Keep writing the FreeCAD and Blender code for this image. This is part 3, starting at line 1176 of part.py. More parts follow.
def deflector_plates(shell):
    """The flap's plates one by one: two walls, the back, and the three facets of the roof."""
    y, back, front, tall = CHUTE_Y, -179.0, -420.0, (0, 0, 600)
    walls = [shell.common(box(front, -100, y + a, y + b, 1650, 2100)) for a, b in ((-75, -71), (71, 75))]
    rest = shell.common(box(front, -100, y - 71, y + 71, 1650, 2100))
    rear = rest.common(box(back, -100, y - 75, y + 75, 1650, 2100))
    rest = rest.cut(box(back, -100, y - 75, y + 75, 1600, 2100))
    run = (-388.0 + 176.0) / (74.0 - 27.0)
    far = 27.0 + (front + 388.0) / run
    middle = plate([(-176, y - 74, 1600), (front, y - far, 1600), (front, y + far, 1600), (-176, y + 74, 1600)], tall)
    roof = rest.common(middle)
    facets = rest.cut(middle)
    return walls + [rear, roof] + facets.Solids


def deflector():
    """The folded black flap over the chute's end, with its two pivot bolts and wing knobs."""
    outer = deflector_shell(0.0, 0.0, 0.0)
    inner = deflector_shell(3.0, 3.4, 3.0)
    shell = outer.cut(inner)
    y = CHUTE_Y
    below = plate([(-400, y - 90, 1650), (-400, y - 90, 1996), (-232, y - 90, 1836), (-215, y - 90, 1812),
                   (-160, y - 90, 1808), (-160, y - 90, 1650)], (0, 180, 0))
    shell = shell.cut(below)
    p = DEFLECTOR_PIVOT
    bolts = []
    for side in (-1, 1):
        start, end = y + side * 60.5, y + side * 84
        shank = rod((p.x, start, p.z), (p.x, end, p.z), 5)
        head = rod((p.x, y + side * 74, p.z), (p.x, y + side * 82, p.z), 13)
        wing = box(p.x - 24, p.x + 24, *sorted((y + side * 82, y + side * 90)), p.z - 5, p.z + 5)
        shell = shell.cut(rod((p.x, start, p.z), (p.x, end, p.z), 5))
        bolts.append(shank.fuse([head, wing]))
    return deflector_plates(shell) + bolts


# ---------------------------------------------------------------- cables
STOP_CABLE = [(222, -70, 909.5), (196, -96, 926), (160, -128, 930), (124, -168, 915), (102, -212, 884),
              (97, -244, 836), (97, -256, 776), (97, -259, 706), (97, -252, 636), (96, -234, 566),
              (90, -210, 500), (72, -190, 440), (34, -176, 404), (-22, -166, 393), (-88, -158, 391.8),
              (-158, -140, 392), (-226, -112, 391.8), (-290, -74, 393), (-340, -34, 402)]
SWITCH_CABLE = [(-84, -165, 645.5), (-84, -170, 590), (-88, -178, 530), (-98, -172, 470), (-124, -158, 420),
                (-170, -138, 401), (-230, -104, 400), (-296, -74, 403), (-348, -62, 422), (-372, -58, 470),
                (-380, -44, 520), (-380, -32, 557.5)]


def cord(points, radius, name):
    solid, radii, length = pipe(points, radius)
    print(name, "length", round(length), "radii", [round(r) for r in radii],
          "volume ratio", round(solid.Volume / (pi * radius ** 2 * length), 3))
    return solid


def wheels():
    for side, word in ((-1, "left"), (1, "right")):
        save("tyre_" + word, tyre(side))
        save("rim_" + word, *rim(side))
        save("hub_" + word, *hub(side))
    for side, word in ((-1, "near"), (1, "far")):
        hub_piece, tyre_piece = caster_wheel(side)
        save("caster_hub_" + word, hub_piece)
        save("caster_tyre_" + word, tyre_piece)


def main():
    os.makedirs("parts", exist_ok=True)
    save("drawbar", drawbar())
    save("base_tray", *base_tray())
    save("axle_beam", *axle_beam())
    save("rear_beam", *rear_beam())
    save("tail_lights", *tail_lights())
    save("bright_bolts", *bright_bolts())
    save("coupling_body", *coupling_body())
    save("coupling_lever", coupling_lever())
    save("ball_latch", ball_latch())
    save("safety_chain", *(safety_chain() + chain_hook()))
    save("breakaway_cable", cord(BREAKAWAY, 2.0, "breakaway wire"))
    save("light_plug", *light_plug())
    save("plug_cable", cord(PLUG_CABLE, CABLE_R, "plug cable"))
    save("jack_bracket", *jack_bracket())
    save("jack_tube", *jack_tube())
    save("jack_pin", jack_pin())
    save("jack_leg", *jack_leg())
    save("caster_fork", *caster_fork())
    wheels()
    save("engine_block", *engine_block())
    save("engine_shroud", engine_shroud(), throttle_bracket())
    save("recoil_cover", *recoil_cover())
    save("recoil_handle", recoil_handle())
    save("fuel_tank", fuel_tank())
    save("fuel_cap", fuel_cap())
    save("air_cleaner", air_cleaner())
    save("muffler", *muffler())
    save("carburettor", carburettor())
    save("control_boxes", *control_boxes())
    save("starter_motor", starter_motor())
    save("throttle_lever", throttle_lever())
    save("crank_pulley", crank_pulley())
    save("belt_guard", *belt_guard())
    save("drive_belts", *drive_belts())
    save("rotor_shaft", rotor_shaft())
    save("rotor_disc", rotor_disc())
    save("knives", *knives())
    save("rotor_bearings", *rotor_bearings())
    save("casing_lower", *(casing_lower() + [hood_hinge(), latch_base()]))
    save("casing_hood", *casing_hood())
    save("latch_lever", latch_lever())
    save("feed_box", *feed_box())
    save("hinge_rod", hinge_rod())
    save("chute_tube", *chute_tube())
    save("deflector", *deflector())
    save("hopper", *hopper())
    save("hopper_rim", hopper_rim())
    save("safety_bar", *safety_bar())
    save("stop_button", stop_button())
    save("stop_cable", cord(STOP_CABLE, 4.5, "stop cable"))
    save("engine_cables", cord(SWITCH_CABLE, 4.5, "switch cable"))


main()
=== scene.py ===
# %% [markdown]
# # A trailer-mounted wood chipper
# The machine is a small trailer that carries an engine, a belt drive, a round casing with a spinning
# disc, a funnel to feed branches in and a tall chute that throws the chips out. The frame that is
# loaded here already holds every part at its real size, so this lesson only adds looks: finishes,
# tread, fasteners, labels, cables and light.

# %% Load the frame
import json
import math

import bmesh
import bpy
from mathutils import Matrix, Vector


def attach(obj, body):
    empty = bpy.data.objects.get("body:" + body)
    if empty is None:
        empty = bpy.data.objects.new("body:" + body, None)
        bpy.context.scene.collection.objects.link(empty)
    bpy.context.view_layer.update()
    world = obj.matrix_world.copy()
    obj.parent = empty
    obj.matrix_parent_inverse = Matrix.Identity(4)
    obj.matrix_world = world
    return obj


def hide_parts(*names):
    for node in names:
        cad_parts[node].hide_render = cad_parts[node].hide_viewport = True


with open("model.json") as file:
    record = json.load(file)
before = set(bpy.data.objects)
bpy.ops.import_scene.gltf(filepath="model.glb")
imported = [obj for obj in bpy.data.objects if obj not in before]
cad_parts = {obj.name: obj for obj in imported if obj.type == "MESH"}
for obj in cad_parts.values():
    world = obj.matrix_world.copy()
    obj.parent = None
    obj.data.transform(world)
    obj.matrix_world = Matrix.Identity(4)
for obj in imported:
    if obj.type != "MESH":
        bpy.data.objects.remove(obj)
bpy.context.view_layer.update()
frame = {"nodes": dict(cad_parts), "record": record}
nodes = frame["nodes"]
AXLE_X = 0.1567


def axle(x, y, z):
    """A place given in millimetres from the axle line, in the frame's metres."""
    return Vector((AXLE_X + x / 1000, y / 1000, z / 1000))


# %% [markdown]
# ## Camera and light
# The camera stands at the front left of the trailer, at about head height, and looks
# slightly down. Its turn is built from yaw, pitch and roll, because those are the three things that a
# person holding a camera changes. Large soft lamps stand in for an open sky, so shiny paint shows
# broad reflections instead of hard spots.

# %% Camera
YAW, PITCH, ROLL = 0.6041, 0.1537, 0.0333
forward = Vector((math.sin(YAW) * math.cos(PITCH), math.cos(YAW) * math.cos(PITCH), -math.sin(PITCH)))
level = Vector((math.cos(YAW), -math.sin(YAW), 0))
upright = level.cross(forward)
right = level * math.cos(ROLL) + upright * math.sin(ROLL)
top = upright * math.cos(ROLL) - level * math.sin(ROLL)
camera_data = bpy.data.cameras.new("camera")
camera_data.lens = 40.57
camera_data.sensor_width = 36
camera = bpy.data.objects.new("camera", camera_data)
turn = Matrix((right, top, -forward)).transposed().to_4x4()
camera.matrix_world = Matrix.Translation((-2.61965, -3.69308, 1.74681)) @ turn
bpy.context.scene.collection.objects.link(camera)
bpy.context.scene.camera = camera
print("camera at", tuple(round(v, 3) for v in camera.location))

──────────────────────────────

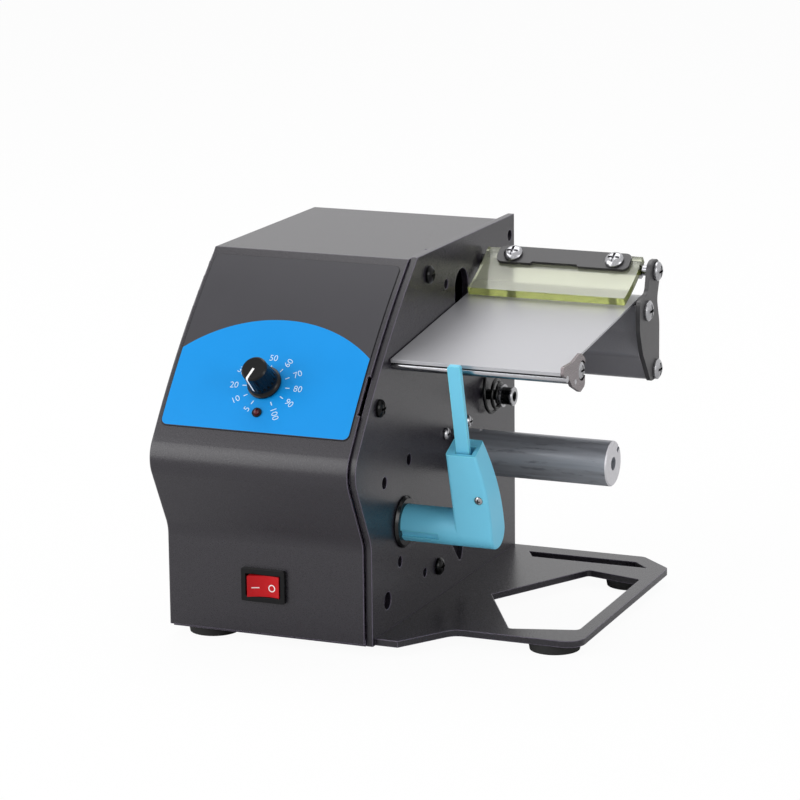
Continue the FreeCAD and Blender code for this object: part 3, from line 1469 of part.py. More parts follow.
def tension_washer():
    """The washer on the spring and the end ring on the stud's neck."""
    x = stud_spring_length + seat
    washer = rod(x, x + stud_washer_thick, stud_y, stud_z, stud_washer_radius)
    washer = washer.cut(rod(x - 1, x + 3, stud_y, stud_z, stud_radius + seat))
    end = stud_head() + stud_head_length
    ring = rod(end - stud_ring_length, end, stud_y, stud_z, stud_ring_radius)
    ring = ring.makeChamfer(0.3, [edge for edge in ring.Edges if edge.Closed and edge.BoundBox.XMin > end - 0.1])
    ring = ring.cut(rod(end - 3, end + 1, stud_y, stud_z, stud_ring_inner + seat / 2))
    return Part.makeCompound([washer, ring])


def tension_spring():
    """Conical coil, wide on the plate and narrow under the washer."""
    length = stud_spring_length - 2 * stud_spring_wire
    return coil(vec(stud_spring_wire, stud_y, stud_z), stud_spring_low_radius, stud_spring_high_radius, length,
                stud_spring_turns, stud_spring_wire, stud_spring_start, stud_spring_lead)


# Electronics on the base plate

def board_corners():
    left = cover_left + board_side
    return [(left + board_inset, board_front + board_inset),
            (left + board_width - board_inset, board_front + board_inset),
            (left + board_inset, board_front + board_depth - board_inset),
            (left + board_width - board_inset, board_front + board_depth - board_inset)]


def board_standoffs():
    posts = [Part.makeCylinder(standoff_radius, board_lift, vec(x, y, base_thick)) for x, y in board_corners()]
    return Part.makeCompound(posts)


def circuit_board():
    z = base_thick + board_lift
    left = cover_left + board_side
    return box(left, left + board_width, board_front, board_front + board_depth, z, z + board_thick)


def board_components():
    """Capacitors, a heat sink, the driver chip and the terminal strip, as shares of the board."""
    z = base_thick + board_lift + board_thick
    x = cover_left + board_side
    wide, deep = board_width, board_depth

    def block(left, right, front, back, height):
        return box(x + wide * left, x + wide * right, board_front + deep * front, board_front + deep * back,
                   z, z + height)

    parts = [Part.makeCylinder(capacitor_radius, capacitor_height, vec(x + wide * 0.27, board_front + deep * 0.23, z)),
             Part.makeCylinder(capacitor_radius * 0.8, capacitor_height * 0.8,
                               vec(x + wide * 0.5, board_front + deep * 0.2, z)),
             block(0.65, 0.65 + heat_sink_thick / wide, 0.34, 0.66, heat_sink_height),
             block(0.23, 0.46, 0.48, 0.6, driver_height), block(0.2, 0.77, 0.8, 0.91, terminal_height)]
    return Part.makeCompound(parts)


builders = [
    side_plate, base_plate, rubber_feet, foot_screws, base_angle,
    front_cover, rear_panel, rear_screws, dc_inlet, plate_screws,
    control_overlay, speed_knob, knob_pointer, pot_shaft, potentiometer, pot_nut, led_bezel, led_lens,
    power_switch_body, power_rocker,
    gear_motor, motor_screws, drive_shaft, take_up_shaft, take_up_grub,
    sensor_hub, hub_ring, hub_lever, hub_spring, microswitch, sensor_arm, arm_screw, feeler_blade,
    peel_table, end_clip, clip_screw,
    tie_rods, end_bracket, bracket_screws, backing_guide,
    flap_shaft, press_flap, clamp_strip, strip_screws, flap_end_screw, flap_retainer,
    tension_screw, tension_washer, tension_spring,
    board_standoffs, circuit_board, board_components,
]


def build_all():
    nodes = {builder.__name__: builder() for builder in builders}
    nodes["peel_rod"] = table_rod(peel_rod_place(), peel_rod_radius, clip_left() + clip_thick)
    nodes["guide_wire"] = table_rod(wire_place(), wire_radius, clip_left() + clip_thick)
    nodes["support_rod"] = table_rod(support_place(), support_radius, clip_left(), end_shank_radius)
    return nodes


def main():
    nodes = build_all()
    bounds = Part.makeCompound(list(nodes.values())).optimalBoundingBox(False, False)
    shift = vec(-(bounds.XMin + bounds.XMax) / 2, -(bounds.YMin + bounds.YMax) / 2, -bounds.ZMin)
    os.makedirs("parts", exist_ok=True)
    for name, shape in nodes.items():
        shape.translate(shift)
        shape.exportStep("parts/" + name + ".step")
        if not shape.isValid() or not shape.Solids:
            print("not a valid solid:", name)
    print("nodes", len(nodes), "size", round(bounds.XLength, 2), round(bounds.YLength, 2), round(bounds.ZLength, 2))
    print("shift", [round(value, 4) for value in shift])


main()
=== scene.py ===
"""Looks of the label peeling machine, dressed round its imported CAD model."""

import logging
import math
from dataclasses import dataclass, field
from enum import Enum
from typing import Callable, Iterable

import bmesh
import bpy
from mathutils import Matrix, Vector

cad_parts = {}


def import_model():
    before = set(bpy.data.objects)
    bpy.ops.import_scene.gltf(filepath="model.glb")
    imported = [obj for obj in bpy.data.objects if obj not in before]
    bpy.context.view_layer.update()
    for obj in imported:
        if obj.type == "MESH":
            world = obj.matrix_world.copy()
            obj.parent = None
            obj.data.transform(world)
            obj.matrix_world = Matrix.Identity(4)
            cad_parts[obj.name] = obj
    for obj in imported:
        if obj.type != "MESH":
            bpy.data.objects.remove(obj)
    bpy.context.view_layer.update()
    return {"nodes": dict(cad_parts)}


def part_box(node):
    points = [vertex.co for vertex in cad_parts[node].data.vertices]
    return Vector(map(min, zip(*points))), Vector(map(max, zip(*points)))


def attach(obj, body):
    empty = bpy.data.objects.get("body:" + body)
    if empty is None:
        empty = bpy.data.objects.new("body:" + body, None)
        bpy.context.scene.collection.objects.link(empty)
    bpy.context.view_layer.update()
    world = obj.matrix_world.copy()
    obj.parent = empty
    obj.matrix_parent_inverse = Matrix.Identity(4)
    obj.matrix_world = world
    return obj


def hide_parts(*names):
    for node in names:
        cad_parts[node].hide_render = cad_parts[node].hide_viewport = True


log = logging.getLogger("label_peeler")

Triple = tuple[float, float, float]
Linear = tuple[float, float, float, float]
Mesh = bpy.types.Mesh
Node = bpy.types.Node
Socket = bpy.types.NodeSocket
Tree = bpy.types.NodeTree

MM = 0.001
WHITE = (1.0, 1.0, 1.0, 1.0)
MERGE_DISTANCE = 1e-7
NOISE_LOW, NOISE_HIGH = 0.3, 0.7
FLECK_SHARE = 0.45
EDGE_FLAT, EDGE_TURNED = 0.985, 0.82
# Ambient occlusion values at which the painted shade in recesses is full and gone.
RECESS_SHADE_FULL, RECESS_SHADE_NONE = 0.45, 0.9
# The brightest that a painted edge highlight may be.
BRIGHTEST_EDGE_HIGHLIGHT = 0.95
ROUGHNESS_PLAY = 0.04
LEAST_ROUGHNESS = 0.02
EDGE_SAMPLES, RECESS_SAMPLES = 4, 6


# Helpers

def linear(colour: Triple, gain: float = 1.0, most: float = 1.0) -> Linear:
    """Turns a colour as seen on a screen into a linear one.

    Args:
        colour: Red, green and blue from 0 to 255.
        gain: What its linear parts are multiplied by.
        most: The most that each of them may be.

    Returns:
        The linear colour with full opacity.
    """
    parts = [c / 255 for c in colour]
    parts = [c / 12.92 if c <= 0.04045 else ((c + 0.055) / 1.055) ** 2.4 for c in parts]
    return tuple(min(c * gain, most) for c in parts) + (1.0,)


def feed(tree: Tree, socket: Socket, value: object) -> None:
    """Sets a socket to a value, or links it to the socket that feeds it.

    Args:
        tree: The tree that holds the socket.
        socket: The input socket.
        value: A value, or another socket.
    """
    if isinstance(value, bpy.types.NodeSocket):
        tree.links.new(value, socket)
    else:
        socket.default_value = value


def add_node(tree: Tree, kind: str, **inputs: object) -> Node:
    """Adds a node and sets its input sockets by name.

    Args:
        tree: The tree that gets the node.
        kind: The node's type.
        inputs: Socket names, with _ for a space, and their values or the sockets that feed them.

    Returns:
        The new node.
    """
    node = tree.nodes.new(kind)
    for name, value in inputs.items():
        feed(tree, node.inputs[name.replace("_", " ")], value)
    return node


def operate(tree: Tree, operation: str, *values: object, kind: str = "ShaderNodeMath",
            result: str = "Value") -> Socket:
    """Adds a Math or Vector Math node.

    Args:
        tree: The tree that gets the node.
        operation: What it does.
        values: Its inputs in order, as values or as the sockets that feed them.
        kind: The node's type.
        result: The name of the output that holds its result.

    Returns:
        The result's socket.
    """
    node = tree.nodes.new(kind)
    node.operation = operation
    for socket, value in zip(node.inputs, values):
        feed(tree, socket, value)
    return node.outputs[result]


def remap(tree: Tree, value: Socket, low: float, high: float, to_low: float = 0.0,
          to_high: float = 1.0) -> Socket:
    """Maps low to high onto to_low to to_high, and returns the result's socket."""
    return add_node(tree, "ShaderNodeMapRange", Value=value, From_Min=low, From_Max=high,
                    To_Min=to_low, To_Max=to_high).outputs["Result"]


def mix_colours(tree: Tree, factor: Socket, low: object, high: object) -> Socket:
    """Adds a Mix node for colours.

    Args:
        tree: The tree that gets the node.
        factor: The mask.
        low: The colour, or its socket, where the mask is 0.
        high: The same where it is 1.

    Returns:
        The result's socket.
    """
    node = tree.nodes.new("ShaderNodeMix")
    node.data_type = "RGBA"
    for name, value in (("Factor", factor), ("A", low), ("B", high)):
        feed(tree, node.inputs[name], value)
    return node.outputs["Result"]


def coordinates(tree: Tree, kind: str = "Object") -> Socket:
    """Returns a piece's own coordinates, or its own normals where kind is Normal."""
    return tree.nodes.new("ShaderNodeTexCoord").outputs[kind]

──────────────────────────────

Working from the data above, extract solely the lines from the one containing "if not shape.isValid()" through the one containing "Tree = bpy.types.NodeTree", exactly as they appear, both included.

        if not shape.isValid() or not shape.Solids:
            print("not a valid solid:", name)
    print("nodes", len(nodes), "size", round(bounds.XLength, 2), round(bounds.YLength, 2), round(bounds.ZLength, 2))
    print("shift", [round(value, 4) for value in shift])


main()
=== scene.py ===
"""Looks of the label peeling machine, dressed round its imported CAD model."""

import logging
import math
from dataclasses import dataclass, field
from enum import Enum
from typing import Callable, Iterable

import bmesh
import bpy
from mathutils import Matrix, Vector

cad_parts = {}


def import_model():
    before = set(bpy.data.objects)
    bpy.ops.import_scene.gltf(filepath="model.glb")
    imported = [obj for obj in bpy.data.objects if obj not in before]
    bpy.context.view_layer.update()
    for obj in imported:
        if obj.type == "MESH":
            world = obj.matrix_world.copy()
            obj.parent = None
            obj.data.transform(world)
            obj.matrix_world = Matrix.Identity(4)
            cad_parts[obj.name] = obj
    for obj in imported:
        if obj.type != "MESH":
            bpy.data.objects.remove(obj)
    bpy.context.view_layer.update()
    return {"nodes": dict(cad_parts)}


def part_box(node):
    points = [vertex.co for vertex in cad_parts[node].data.vertices]
    return Vector(map(min, zip(*points))), Vector(map(max, zip(*points)))


def attach(obj, body):
    empty = bpy.data.objects.get("body:" + body)
    if empty is None:
        empty = bpy.data.objects.new("body:" + body, None)
        bpy.context.scene.collection.objects.link(empty)
    bpy.context.view_layer.update()
    world = obj.matrix_world.copy()
    obj.parent = empty
    obj.matrix_parent_inverse = Matrix.Identity(4)
    obj.matrix_world = world
    return obj


def hide_parts(*names):
    for node in names:
        cad_parts[node].hide_render = cad_parts[node].hide_viewport = True


log = logging.getLogger("label_peeler")

Triple = tuple[float, float, float]
Linear = tuple[float, float, float, float]
Mesh = bpy.types.Mesh
Node = bpy.types.Node
Socket = bpy.types.NodeSocket
Tree = bpy.types.NodeTree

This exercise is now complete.